» **INPUT**
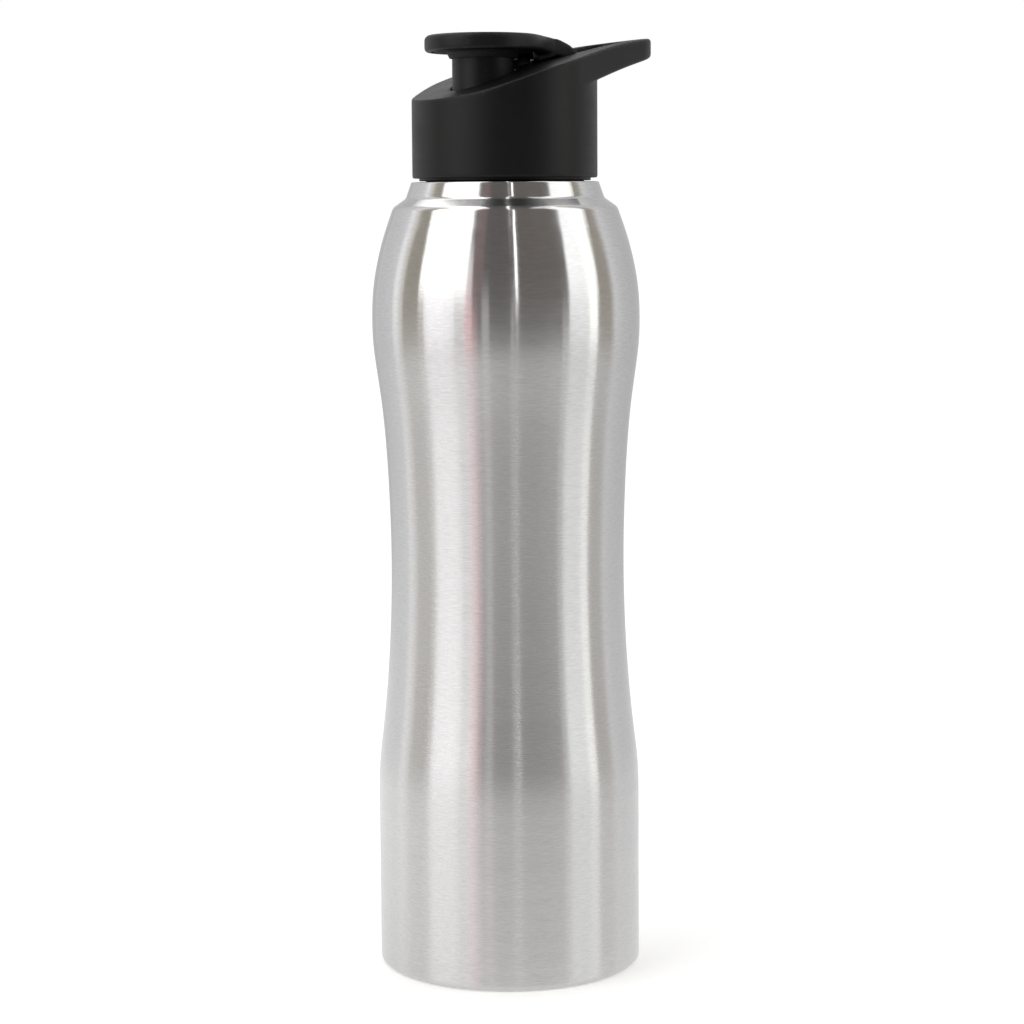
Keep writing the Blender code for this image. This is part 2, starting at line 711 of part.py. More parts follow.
make_bottle_body()
make_base_plate()
cap_axis = axis_empty("cap_axis", (0, 0, LINER_BOTTOM))
hang_on(
    cap_axis,
    make_cap_shell(),
    make_cap_liner(),
    make_cap_gasket(),
    make_drinking_spout(),
    make_spout_seal(),
    make_vent_valve(),
    make_hinge_pin(),
)
lid_axis = axis_empty("lid_axis", (HINGE_X, 0, HINGE_Z))
hang_on(lid_axis, make_flip_lid(), make_lid_plug())
hang_on(cap_axis, lid_axis)
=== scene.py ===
"""A brushed steel sports bottle with a black sipper cap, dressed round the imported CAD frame.

Row frame in metres: origin at the centre of the base, +Z up, +X towards the cap's finger loop.
"""

import json
import math

import bmesh
import bpy
import numpy as np
from mathutils import Matrix, Vector

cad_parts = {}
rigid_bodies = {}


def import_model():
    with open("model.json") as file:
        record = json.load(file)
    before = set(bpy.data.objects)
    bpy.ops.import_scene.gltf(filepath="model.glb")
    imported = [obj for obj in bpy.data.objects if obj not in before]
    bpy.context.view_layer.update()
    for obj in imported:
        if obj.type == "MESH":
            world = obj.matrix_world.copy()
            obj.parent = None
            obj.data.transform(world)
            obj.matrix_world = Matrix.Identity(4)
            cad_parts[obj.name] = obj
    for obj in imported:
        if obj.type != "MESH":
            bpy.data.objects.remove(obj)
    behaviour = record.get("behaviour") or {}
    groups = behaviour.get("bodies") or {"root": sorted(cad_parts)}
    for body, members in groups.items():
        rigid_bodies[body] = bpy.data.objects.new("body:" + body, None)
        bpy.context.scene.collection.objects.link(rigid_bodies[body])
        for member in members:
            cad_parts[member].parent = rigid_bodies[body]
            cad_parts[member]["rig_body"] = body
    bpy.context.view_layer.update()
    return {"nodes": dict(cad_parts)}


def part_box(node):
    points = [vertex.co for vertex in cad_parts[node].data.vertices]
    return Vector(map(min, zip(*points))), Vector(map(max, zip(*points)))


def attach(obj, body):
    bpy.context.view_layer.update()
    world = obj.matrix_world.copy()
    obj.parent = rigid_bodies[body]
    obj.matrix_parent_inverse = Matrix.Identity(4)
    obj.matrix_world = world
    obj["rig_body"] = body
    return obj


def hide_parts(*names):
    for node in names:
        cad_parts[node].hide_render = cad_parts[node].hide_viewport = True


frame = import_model()

MM = 0.001
GAP = 0.3 * MM  # between pieces that touch
ON_AXIS = 1e-7  # a point of a turned profile nearer the axis than this lies on it
COLUMNS = 192  # round the steel and the cap
SMALL_COLUMNS = 96  # round the small turned pieces
WALL_STEPS = 130  # up the hourglass
VOXEL = 0.4 * MM  # grain of the moulded pieces before smoothing

# Steel shell. Its wall between these heights follows the CAD node's own rings.
WALL = 0.5 * MM
WALL_FOOT = 46.0 * MM
WALL_HEAD = 205.0 * MM
STRAIGHT_FOOT = (30.0 * MM, 38.0 * MM)  # heights where the wall is still upright
BASE_RADIUS = 36.1 * MM
BASE_SEAM = 3.15 * MM
SHOULDER_EDGE = (30.5 * MM, 208.9 * MM)  # radius, height
SHOULDER_CREASE = (27.0 * MM, 211.35 * MM)
NECK_STEP_RADIUS = 25.45 * MM
NECK_STEP_TOP = 215.75 * MM
SHOULDER_EDGE_FILLET = 2.5 * MM
SHOULDER_CREASE_FILLET = 1.6 * MM
NECK_STEP_FILLET = 0.45 * MM
NECK_RADIUS = 21.2 * MM
NECK_ROOT_FILLET = 0.7 * MM
LIP_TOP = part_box("bottle_body")[1].z
LIP_BEAD_RADIUS = 0.7 * MM
LIP_CURL_DEPTH = 1.4 * MM

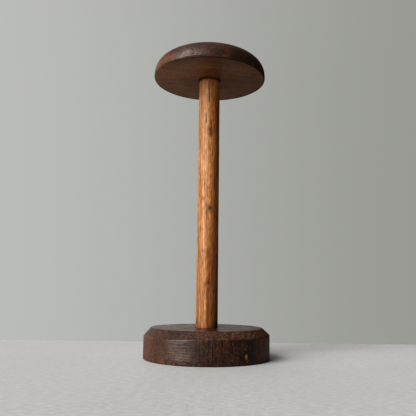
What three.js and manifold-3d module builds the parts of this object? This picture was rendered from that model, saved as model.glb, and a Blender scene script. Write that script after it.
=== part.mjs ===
// A turned wooden hat stand: a chamfered base disc, a dowel post and a domed cap.
// The post's ends are glued into blind sockets in the base and the cap, and a countersunk wood
// screw comes up through the base into the post. Millimetres, +Z up. The origin is the centre of
// the base's underside, which is where the stand rests.
import * as THREE from "three";
import { mergeVertices } from "three/addons/utils/BufferGeometryUtils.js";
import Module from "manifold-3d";

// ---- driving dimensions ----

const GAP = 0.3; // between two pieces that touch

const BASE_DIAMETER = 140;
const BASE_HEIGHT = 33.5;
const BASE_CHAMFER = 8; // round the top edge, at 45 degrees
const BASE_EASED_EDGE = 0.8; // round the bottom edge
const BASE_SOCKET_DEPTH = 20;

const POST_DIAMETER = 24.8; // a 25 mm dowel, sanded
const POST_END_CHAMFER = 1.2;

const CAP_UNDERSIDE_HEIGHT = 323.4; // above the table
const CAP_DIAMETER = 132.6; // at the widest point of the dome
const CAP_HEIGHT = 32.3;
const CAP_RIM_INSET = 0.6; // the flat underside's edge lies this far inside the widest point
const CAP_RIM_ROUNDING = 1.4; // height of the small rounding below the widest point
const CAP_DOME_FULLNESS = 2.6; // exponent of the dome's superellipse: 2 is an ellipse
const CAP_SOCKET_DEPTH = 16;

const SOCKET_MOUTH_CHAMFER = 0.4;

const SCREW_HEAD_DIAMETER = 9.4; // number 10 gauge
const SCREW_SHANK_DIAMETER = 4.8;
const SCREW_CORE_DIAMETER = 3.4; // under the thread
const SCREW_LENGTH = 44;
const SCREW_PLAIN_LENGTH = 16; // head and plain shank together
const SCREW_POINT_LENGTH = 5;
const SCREW_THREAD_PITCH = 2.2;
const SCREW_SLOT_WIDTH = 1.2;
const SCREW_SLOT_DEPTH = 1.3;
const SCREW_HEAD_RECESS = 1.2; // the head's face lies this far inside the base's underside

const DISC_SEGMENTS = 96;
const POST_SEGMENTS = 64;
const SCREW_SEGMENTS = 16;
const DOME_STEPS = 14;
const THREAD_STEPS_PER_TURN = 5;

// ---- sizes worked out from them ----

const BASE_RADIUS = BASE_DIAMETER / 2;
const CAP_RADIUS = CAP_DIAMETER / 2;
const POST_RADIUS = POST_DIAMETER / 2;
const SOCKET_RADIUS = POST_RADIUS + GAP;
const BASE_SOCKET_FLOOR = BASE_HEIGHT - BASE_SOCKET_DEPTH;
const CAP_SOCKET_ROOF = CAP_UNDERSIDE_HEIGHT + CAP_SOCKET_DEPTH;
const POST_BOTTOM = BASE_SOCKET_FLOOR + GAP;
const POST_TOP = CAP_SOCKET_ROOF - GAP;
const SCREW_HEAD_RADIUS = SCREW_HEAD_DIAMETER / 2;
const SCREW_SHANK_RADIUS = SCREW_SHANK_DIAMETER / 2;
const SCREW_HEAD_CONE = SCREW_HEAD_RADIUS - SCREW_SHANK_RADIUS; // a 90 degree countersink
const CLEARANCE_RADIUS = SCREW_SHANK_RADIUS + GAP;
const COUNTERSINK_RADIUS = SCREW_HEAD_RADIUS + GAP;
const PILOT_HOLE_ROOF = SCREW_HEAD_RECESS + SCREW_LENGTH + 1;

// ---- helpers ----

const wasm = await Module();
wasm.setup();

// A solid of revolution about Z from [radius, height] points, which start and end on the axis.
// The points run from the bottom of the axis outwards and up, so that the faces point out.
function turned(points, segments) {
  const profile = points.map(([radius, height]) => new THREE.Vector2(radius, height));
  const geometry = new THREE.LatheGeometry(profile, segments);
  geometry.rotateX(Math.PI / 2);
  return geometry;
}

// The geometry as a manifold-3d solid, with its shared vertices merged.
function toSolid(geometry) {
  const bare = geometry.clone();
  bare.deleteAttribute("normal");
  bare.deleteAttribute("uv");
  const merged = mergeVertices(bare, 1e-4);
  const mesh = new wasm.Mesh({
    numProp: 3,
    vertProperties: new Float32Array(merged.attributes.position.array),
    triVerts: new Uint32Array(merged.index.array),
  });
  return new wasm.Manifold(mesh);
}

// A manifold-3d solid as a three.js geometry.
function toGeometry(solid) {
  const mesh = solid.getMesh();
  const geometry = new THREE.BufferGeometry();
  geometry.setAttribute("position", new THREE.BufferAttribute(mesh.vertProperties, mesh.numProp));
  geometry.setIndex(new THREE.BufferAttribute(mesh.triVerts, 1));
  geometry.computeVertexNormals();
  return geometry;
}

function piece(name, geometry, color, roughness, metalness) {
  const material = new THREE.MeshStandardMaterial({ color, roughness, metalness });
  const mesh = new THREE.Mesh(geometry, material);
  mesh.name = name;
  return mesh;
}

// ---- base ----
// A disc with a chamfered top edge. It has a blind socket for the post in its top, and a
// countersunk clearance hole for the screw, up from the underside to the socket's floor.

function makeBase() {
  const sideTop = BASE_HEIGHT - BASE_CHAMFER;
  const countersinkTop = SCREW_HEAD_RECESS + COUNTERSINK_RADIUS - CLEARANCE_RADIUS;
  const outline = [
    [CLEARANCE_RADIUS, BASE_SOCKET_FLOOR],
    [CLEARANCE_RADIUS, countersinkTop],
    [COUNTERSINK_RADIUS, SCREW_HEAD_RECESS],
    [COUNTERSINK_RADIUS, 0],
    [BASE_RADIUS - BASE_EASED_EDGE, 0],
    [BASE_RADIUS, BASE_EASED_EDGE],
    [BASE_RADIUS, sideTop],
    [BASE_RADIUS - BASE_CHAMFER, BASE_HEIGHT],
    [SOCKET_RADIUS + SOCKET_MOUTH_CHAMFER, BASE_HEIGHT],
    [SOCKET_RADIUS, BASE_HEIGHT - SOCKET_MOUTH_CHAMFER],
    [SOCKET_RADIUS, BASE_SOCKET_FLOOR],
    [CLEARANCE_RADIUS, BASE_SOCKET_FLOOR],
  ];
  return piece("base", turned(outline, DISC_SEGMENTS), 0x3a241a, 0.5, 0);
}

// ---- post ----
// A plain dowel with its ends eased, and a pilot hole for the screw in its lower end.

function makePost() {
  const pilotRadius = SCREW_SHANK_RADIUS + GAP;
  const outline = [
    [0, PILOT_HOLE_ROOF],
    [pilotRadius, PILOT_HOLE_ROOF],
    [pilotRadius, POST_BOTTOM],
    [POST_RADIUS - POST_END_CHAMFER, POST_BOTTOM],
    [POST_RADIUS, POST_BOTTOM + POST_END_CHAMFER],
    [POST_RADIUS, POST_TOP - POST_END_CHAMFER],
    [POST_RADIUS - POST_END_CHAMFER, POST_TOP],
    [0, POST_TOP],
  ];
  return piece("post", turned(outline, POST_SEGMENTS), 0x9a5a2a, 0.45, 0);
}

// ---- cap ----
// A full dome on a flat underside, with a blind socket for the post in the underside.

function makeCap() {
  const widestHeight = CAP_UNDERSIDE_HEIGHT + CAP_RIM_ROUNDING;
  const domeHeight = CAP_HEIGHT - CAP_RIM_ROUNDING;
  const outline = [
    [0, CAP_SOCKET_ROOF],
    [SOCKET_RADIUS, CAP_SOCKET_ROOF],
    [SOCKET_RADIUS, CAP_UNDERSIDE_HEIGHT + SOCKET_MOUTH_CHAMFER],
    [SOCKET_RADIUS + SOCKET_MOUTH_CHAMFER, CAP_UNDERSIDE_HEIGHT],
    [CAP_RADIUS - CAP_RIM_INSET, CAP_UNDERSIDE_HEIGHT],
  ];
  for (let step = 0; step < DOME_STEPS; step += 1) {
    const angle = (step / DOME_STEPS) * (Math.PI / 2);
    const across = Math.cos(angle) ** (2 / CAP_DOME_FULLNESS);
    const up = Math.sin(angle) ** (2 / CAP_DOME_FULLNESS);
    outline.push([CAP_RADIUS * across, widestHeight + domeHeight * up]);
  }
  outline.push([0, CAP_UNDERSIDE_HEIGHT + CAP_HEIGHT]);
  return piece("cap", turned(outline, DISC_SEGMENTS), 0x38221a, 0.35, 0);
}

// ---- base screw ----
// A slotted countersunk wood screw, head down: a plain shank, then a thread that dies out at the
// gimlet point. The thread is a helical ridge, made by pushing the core's vertices outwards.

// How far a ridge stands out of the core, from 0 to 1, at an angle and a height above its start.
function threadRidge(angle, height) {
  const turns = height / SCREW_THREAD_PITCH - angle / (2 * Math.PI);
  const phase = turns - Math.floor(turns);
  return Math.max(0, 1 - 3 * Math.abs(phase - 0.5));
}

function makeScrew() {
  const coreRadius = SCREW_CORE_DIAMETER / 2;
  const threadDepth = SCREW_SHANK_RADIUS - coreRadius;
  const headFace = SCREW_HEAD_RECESS;
  const threadStart = headFace + SCREW_PLAIN_LENGTH;
  const tip = headFace + SCREW_LENGTH;
  const pointStart = tip - SCREW_POINT_LENGTH;
  const stepHeight = SCREW_THREAD_PITCH / THREAD_STEPS_PER_TURN;
  const steps = Math.round((tip - threadStart) / stepHeight);
  const outline = [
    [0, headFace],
    [SCREW_HEAD_RADIUS, headFace],
    [SCREW_SHANK_RADIUS, headFace + SCREW_HEAD_CONE],
    [SCREW_SHANK_RADIUS, threadStart - threadDepth],
  ];
  for (let step = 0; step < steps; step += 1) {
    const height = threadStart + ((tip - threadStart) * step) / steps;
    const narrowing = Math.min(1, (tip - height) / SCREW_POINT_LENGTH);
    outline.push([coreRadius * narrowing, height]);
  }
  outline.push([0, tip]);

  const geometry = turned(outline, SCREW_SEGMENTS);
  const position = geometry.attributes.position;
  for (let index = 0; index < position.count; index += 1) {
    const x = position.getX(index);
    const y = position.getY(index);
    const z = position.getZ(index);
    const radius = Math.hypot(x, y);
    if (z <= threadStart || z > pointStart + SCREW_POINT_LENGTH / 2 || radius === 0) continue;
    const ridge = threadRidge(Math.atan2(y, x), z - threadStart);
    const scale = (radius + threadDepth * ridge) / radius;
    position.setXY(index, x * scale, y * scale);
  }

  const slotHeight = 2 * SCREW_SLOT_DEPTH;
  const slot = new THREE.BoxGeometry(SCREW_HEAD_DIAMETER + 2, SCREW_SLOT_WIDTH, slotHeight);
  slot.translate(0, 0, headFace);
  const slotted = toSolid(geometry).subtract(toSolid(slot));
  return piece("base_screw", toGeometry(slotted), 0x8c8577, 0.4, 1);
}

// ---- the stand ----

const stand = new THREE.Group();
stand.name = "hat_stand";
stand.add(makeBase());
stand.add(makePost());
stand.add(makeCap());
stand.add(makeScrew());

export default stand;
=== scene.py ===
"""A turned wooden hat stand on a pale table top: a dark chamfered base, a honey-coloured dowel
and a dark domed cap. Metres, +Z up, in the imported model's own frame."""

import math
import random
from types import SimpleNamespace

import bpy
import numpy as np
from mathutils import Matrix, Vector, noise


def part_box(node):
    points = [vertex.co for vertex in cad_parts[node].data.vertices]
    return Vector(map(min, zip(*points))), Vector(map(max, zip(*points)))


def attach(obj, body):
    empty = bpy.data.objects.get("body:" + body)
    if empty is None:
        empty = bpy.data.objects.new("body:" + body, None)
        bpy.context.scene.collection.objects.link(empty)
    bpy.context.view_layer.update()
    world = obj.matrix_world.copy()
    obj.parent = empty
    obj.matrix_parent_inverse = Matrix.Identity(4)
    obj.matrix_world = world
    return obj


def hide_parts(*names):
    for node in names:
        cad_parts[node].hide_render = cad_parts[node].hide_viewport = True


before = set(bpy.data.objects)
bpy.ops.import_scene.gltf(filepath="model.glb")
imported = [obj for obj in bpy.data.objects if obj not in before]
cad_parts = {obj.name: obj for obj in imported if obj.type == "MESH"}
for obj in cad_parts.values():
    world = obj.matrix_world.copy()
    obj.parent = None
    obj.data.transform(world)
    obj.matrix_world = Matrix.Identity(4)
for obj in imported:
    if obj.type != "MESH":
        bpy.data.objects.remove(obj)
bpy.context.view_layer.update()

MM = 0.001

# ---- sizes, from the frame ----

base_low, base_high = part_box("base")
post_low, post_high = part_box("post")
cap_low, cap_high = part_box("cap")
screw_low, screw_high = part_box("base_screw")

BASE_RADIUS = base_high.x
BASE_HEIGHT = base_high.z
POST_RADIUS = post_high.x
CAP_RADIUS = cap_high.x
CAP_UNDERSIDE = cap_low.z
CAP_TOP = cap_high.z
SOCKET_GAP = 0.3 * MM
SOCKET_RADIUS = POST_RADIUS + SOCKET_GAP
SCREW_HEAD_RADIUS = screw_high.x

BASE_CHAMFER = 8 * MM
CAP_RIM_INSET = 0.6 * MM
CAP_RIM_ROUNDING = 1.4 * MM
CAP_DOME_FULLNESS = 2.6
SCREW_SHANK_RADIUS = 2.4 * MM
HIDDEN_SPACING = 2.5 * MM  # between the mesh's points inside the joints and under the base
CORNER_STEPS = 6

# ---- mesh helpers ----


def round_corner(before, corner, after, radius, steps):
    """Points of an arc of this radius that eases the corner between two straight edges."""
    to_before = (before - corner).normalized()
    to_after = (after - corner).normalized()
    half_angle = to_before.angle(to_after) / 2
    reach = radius / math.tan(half_angle)
    reach = min(reach, 0.45 * (before - corner).length, 0.45 * (after - corner).length)
    radius = reach * math.tan(half_angle)
    centre = corner + (to_before + to_after).normalized() * radius / math.sin(half_angle)
    first = corner + to_before * reach - centre
    last = corner + to_after * reach - centre
    turn = first.angle_signed(last)
    points = []
    for step in range(steps + 1):
        angle = -turn * step / steps
        cosine, sine = math.cos(angle), math.sin(angle)
        spoke = Vector((first.x * cosine - first.y * sine, first.x * sine + first.y * cosine))
        points.append(centre + spoke)
    return points


def outline(corners, spacing):
    """A turning profile from (radius, height, rounding) corners, with points at most spacing apart.
    Its two ends have no rounding."""
    places = [Vector((radius, height)) for radius, height, _ in corners]
    eased = []
    for index, (_, _, rounding) in enumerate(corners):
        if rounding and index < len(corners) - 1:
            before, corner, after = places[index - 1:index + 2]
            eased += round_corner(before, corner, after, rounding, CORNER_STEPS)
        else:
            eased.append(places[index])
    points = [eased[0]]
    for start, end in zip(eased, eased[1:]):
        count = max(1, math.ceil((end - start).length / spacing))
        for step in range(1, count + 1):
            points.append(start.lerp(end, step / count))
    return points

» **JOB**
Only the lines from the one containing "What three.js and" through the one containing "import Module from" are to be retyped, both boundary lines included, with no other material.

» **IN RESPONSE**
What three.js and manifold-3d module builds the parts of this object? This picture was rendered from that model, saved as model.glb, and a Blender scene script. Write that script after it.
=== part.mjs ===
// A turned wooden hat stand: a chamfered base disc, a dowel post and a domed cap.
// The post's ends are glued into blind sockets in the base and the cap, and a countersunk wood
// screw comes up through the base into the post. Millimetres, +Z up. The origin is the centre of
// the base's underside, which is where the stand rests.
import * as THREE from "three";
import { mergeVertices } from "three/addons/utils/BufferGeometryUtils.js";
import Module from "manifold-3d";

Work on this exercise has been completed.